It’s almost 2 years I’ve lived with this wretched disease. For the most part, I am doing really well. Surprisingly well actually. Things I simply couldn’t do before, have become normal everyday tasks. Which is pretty awesome! Although some areas of my brain have turned into scar tissue, which will never repair, somehow, my body has discovered new ways and new pathways to avoid the damaged areas of my brain. This concept of neuroplasticity fascinates me!
There are some things though that I have just learnt to avoid. For example, I rarely venture out at night, I sleep instead. I know the exact location of every public toilet of the places I go. I avoid crowds; as any MS’er or NMO’er will tell you, crowds scares the shit out of us! Crowds make me feel disorientated and dizzy and constantly like I’m falling or going to fall. It’s easy to avoid these things mostly, except when your team is playing in a final!
I desperately wanted to go see theFremantle Dockers first final on the weekend. But it scares me! In the spirit of not giving up, or letting NMO win, I decided that if I got tickets, then I would be there, screaming for my team!
A few things happened at the game.
Firstly, it was super crowded, of course! Just at the moment when walking with thousands of people was too hard, when wanting to turn around and go home, Clint would instinctively know I was struggling and reach for my hand, or by putting his hand on my back guide me through the crowds. He would get the beers, knowing that I’d probably spill them all anyway:) and he happily waits for me to sing the team song and hang around until the crowds have gone and we can walk out peacefully. He’s a pretty good egg!
Secondly, and not so positively…. the lines for the toilets were pretty long. There’s nothing I enjoy less than catheterising in a public toilet but sometimes it’s just got to be done! It still takes me a while to get the job done because understandably, I want to do it right and avoid infection. When I came out of the toilet, a women has a go at me for taking so long, and “now she’s missed some of the game!”

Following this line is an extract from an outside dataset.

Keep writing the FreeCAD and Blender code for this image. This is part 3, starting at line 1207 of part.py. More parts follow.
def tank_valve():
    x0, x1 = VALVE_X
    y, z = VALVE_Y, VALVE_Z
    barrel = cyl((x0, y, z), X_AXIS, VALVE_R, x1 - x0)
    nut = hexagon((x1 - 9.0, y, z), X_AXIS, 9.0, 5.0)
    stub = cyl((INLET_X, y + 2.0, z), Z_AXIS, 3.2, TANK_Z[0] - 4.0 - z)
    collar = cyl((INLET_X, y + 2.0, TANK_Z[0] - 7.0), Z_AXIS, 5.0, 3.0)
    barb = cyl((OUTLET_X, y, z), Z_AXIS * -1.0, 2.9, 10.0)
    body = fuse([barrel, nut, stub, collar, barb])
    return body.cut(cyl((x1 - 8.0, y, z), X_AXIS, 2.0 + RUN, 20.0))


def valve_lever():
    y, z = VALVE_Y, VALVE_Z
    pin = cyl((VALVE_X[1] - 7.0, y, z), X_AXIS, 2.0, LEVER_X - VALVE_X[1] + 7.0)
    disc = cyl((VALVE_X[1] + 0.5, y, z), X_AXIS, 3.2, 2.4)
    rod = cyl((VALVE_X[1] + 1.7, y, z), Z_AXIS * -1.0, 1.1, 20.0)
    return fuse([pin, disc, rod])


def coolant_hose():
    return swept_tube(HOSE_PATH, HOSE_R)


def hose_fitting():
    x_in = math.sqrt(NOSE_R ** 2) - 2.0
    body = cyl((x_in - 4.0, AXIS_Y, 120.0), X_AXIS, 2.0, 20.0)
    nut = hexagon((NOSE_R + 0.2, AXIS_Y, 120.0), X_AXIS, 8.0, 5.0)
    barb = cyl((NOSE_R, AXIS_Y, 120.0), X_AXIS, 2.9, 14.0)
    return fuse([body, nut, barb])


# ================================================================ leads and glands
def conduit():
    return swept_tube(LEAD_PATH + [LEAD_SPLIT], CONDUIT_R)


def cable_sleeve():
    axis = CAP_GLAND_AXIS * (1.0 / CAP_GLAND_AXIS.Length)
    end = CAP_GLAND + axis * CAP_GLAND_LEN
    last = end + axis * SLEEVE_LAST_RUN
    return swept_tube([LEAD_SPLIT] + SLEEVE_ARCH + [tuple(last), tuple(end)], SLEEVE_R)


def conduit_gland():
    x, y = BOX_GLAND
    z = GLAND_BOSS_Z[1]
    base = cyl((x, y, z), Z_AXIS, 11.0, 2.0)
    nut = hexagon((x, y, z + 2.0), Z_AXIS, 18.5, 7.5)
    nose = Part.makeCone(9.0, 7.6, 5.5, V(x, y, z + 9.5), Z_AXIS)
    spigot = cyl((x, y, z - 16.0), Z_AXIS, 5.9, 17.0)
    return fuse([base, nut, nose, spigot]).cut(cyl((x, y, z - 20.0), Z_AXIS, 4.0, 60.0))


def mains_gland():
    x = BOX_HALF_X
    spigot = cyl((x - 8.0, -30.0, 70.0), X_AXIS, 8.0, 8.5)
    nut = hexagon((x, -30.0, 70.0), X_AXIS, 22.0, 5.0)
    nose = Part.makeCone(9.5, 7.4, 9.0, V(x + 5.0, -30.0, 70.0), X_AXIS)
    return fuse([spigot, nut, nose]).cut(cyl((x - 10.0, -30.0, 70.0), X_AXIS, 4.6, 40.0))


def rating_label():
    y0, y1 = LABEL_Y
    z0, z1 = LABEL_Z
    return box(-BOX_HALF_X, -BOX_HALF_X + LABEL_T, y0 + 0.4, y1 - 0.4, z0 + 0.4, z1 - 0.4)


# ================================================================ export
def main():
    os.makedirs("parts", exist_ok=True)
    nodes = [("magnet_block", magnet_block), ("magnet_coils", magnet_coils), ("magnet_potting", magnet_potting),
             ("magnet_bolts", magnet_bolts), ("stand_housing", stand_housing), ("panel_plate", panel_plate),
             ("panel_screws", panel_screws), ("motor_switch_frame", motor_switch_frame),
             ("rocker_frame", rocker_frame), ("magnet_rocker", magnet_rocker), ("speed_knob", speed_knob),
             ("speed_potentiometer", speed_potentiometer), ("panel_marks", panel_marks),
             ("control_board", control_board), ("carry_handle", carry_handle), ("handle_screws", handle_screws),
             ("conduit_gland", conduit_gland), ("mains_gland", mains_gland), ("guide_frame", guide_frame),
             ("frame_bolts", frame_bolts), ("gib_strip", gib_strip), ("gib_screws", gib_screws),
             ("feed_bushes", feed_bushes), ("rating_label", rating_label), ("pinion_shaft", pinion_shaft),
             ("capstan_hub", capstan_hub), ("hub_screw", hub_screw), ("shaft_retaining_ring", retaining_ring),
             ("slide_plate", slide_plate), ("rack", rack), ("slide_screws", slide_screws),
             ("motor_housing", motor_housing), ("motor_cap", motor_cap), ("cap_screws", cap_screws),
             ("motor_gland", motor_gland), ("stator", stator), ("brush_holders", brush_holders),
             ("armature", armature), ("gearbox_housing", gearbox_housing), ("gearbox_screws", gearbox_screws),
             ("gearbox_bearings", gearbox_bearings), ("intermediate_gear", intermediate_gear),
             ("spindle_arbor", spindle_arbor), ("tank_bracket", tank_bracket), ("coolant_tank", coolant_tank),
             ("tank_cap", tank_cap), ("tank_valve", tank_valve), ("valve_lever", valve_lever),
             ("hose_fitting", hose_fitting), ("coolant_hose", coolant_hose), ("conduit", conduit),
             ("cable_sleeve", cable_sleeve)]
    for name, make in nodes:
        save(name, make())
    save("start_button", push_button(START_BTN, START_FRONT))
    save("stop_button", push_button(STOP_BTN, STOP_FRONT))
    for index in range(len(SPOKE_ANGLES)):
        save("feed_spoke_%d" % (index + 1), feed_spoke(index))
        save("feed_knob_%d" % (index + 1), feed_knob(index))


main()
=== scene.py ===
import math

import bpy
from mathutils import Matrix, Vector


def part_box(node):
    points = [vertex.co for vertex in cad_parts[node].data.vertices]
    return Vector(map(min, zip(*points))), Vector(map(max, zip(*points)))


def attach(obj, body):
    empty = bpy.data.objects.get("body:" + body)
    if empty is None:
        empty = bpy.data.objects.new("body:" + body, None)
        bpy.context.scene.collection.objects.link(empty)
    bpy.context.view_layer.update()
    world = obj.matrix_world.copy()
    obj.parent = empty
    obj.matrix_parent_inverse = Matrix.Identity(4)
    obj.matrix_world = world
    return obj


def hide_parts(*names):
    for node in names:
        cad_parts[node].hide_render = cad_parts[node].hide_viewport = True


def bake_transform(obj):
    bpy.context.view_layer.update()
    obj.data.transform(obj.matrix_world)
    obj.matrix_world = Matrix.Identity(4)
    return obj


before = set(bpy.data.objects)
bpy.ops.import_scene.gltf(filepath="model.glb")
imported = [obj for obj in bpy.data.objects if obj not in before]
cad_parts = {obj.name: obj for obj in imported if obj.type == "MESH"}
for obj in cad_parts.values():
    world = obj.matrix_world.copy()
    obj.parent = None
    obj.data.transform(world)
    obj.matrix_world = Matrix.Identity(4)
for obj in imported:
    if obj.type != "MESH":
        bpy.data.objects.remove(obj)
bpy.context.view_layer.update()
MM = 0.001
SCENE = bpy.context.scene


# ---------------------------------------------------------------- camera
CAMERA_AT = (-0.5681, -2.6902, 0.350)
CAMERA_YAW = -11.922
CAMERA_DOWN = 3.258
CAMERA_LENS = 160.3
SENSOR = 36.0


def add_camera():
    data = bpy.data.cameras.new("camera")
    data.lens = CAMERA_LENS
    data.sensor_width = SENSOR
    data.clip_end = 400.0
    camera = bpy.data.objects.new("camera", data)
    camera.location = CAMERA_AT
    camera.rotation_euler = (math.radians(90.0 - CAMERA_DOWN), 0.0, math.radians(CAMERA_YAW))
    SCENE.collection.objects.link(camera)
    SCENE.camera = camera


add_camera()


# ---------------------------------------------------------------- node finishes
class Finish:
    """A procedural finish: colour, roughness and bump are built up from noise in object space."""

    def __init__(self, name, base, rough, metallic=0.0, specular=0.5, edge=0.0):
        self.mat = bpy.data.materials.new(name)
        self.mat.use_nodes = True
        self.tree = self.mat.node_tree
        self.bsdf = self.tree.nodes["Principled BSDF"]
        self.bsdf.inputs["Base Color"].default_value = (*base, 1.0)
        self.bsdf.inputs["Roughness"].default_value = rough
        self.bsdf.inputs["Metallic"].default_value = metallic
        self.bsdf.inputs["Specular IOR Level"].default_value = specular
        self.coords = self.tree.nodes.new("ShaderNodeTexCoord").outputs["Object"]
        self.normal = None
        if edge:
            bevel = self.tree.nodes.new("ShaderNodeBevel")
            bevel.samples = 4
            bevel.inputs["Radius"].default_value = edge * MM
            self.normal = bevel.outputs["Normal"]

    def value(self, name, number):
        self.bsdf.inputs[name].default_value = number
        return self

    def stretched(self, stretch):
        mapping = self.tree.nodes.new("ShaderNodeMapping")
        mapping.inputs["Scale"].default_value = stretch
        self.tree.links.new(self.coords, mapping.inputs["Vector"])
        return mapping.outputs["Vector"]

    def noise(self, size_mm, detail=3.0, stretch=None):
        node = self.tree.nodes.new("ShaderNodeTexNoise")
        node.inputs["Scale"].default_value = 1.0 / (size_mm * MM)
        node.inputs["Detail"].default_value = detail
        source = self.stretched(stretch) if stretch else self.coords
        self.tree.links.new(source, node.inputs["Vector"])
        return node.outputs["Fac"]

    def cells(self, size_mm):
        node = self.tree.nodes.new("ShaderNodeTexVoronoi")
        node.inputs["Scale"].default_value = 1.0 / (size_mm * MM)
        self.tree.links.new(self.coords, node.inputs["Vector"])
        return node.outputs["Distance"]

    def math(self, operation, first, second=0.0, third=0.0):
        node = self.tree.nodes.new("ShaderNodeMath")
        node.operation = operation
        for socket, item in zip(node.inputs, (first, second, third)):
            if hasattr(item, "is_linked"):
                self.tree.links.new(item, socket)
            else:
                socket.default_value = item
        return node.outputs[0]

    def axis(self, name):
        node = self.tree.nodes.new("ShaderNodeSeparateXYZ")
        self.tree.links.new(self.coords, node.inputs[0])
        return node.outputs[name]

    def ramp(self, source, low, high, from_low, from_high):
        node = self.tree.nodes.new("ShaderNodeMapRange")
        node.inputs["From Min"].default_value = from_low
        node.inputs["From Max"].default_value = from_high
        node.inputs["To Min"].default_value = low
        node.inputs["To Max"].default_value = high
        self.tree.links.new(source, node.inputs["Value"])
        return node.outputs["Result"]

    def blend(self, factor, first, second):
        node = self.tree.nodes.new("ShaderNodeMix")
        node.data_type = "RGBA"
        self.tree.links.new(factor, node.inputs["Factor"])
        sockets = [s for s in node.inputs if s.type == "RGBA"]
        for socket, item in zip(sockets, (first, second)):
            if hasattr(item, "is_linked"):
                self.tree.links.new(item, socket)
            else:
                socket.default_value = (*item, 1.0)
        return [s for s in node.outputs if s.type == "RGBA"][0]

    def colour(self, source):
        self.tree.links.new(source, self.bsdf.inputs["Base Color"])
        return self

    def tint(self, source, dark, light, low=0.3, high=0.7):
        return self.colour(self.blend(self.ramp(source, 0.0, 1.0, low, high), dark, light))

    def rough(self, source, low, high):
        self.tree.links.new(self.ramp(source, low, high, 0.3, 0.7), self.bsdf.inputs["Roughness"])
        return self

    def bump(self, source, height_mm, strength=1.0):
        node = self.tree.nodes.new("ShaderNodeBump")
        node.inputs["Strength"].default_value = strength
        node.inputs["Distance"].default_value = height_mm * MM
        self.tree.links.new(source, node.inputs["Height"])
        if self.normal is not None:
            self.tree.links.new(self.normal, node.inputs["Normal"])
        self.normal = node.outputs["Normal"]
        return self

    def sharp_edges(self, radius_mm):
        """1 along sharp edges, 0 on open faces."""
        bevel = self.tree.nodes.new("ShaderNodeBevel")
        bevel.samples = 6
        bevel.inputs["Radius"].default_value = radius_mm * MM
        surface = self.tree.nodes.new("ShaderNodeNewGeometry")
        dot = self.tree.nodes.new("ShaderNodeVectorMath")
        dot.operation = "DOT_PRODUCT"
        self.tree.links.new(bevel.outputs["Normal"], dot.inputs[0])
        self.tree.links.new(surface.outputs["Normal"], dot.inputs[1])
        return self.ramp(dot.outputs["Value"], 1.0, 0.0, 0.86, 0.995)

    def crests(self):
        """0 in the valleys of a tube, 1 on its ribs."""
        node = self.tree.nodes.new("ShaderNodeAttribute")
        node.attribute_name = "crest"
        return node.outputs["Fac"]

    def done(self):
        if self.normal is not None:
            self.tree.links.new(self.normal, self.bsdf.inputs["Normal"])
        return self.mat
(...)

Moving on, I’m not having a whinge. I guess the point of this is to give some perspective. It was a really big effort for me to go, and totally worth it. I’m just asking, before you open your mouth and speak, think about it. For some people seemingly small tasks are astronomical. Before your push past someone walking too slow in front you, think and exercise some patience, maybe things aren’t as easy for them. Everyone is fighting their own battle after all!
Also, cross your fingers and toes for me, have a scan coming up in a few weeks. Hoping for no new lesions!!!